How To Make Dill Pickle Soup


I have never made such a quick and straightforward soup, until this dill pickle soup. It’s incredibly easy and tastes fantastic. The best part of this is if you let it cool, it tastes exactly like McDonald’s ‘Big Mac’ sauce and would be great on a bunless burger.



1 tablespoon butter

1 teaspoon minced garlic

1 teaspoon dried parsley

1 stalk celery, chopped

½ small onion, chopped

90 grams finely chopped dill pickle

½ cup pickle juice

¼ cup chicken broth

1 cup heavy whipping cream

3 tablespoons olive oil

½ teaspoon xanthan gum

½ cup crumbled bacon

½ cup shredded cheddar cheese



1. In a deep pot, heat up the butter and minced garlic.


2. Add in your parsley, celery, onions and chopped pickles, sauteing for 5 minutes.


3. Pour in your pickle juice, chicken broth and heavy cream. Bring to a boil.
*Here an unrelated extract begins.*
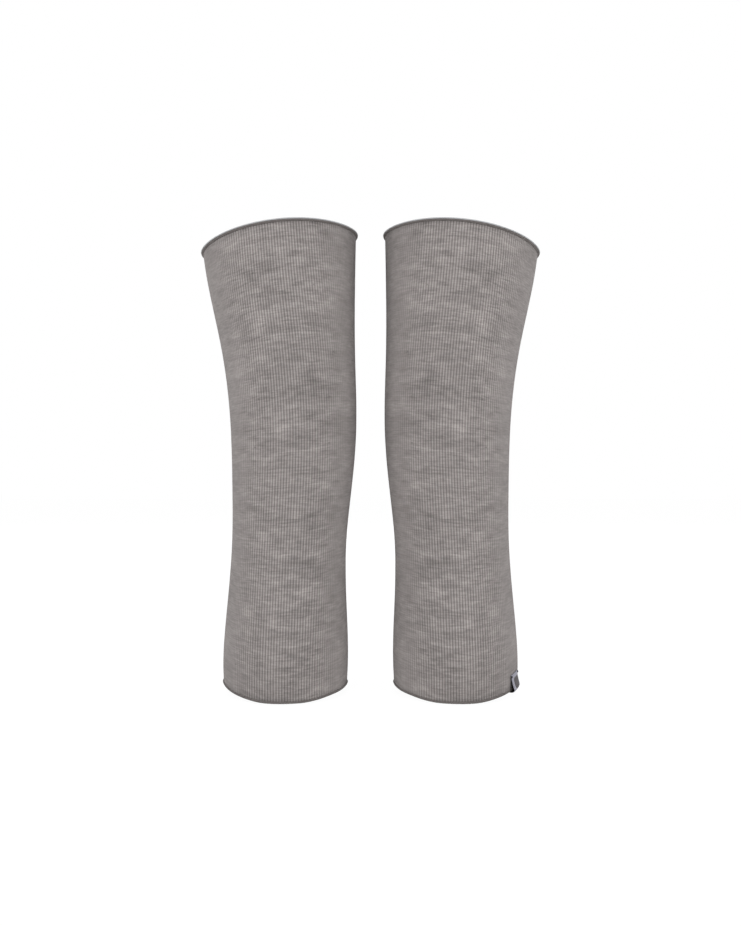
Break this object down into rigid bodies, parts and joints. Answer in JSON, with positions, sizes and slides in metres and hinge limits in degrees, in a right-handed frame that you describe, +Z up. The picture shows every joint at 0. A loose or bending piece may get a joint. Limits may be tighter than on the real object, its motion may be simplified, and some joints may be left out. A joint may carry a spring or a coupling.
{
  "type": "fingerless gloves",
  "caption": "Pair of fingerless gloves: open, tapered tubes of fine grey rib knit with rolled edges, worn from the knuckles over the wrist to the forearm.",
  "frame": {"origin": "middle of the base of the pair, on the surface that the gloves stand on", "axes": "+Z up, from the hand edges to the arm edges; -Y is the front; the right glove, with the label, is at +X"},
  "size_m": [0.181, 0.0849, 0.2466],
  "materials": {
    "rib_knit": "heather grey one-by-one rib knit, matt and slightly fuzzy",
    "edge_thread": "cool light grey overlock thread over the rolled edge",
    "seam_thread": "overlock thread and turned-in knit edges, inside",
    "label_ribbon": "woven satin ribbon, silver grey on its face and black on its reverse",
    "tack_thread": "dark polyester thread"
  },
  "bodies": {
    "left_glove": {"left_knit_panel": "rib_knit", "left_arm_edge": "edge_thread", "left_hand_edge": "edge_thread", "left_seam": "seam_thread"},
    "right_glove": {"right_knit_panel": "rib_knit", "right_arm_edge": "edge_thread", "right_hand_edge": "edge_thread", "right_seam": "seam_thread", "label": "label_ribbon", "label_tacks": "tack_thread"}
  },
  "joints": [
    {"name": "right_glove_lift", "type": "slide", "parent": "left_glove", "child": "right_glove", "axis": [0, 0, 1], "range_m": [0, 0.26]}
  ]
}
4. In a separate smaller bowl, quickly stir together your olive oil and xanthan gum. Immediately pour it into the soup.


5. Stir frequently until the soup begins to thicken.


6. Mix in your bacon bits and cheddar cheese.


7. Serve!


This makes a total of 4 servings of Dill Pickle Soup. Each serving comes out to be 517.5 Calories, 49.83g Fats, 3.94g Net Carbs, and 14.09g Protein.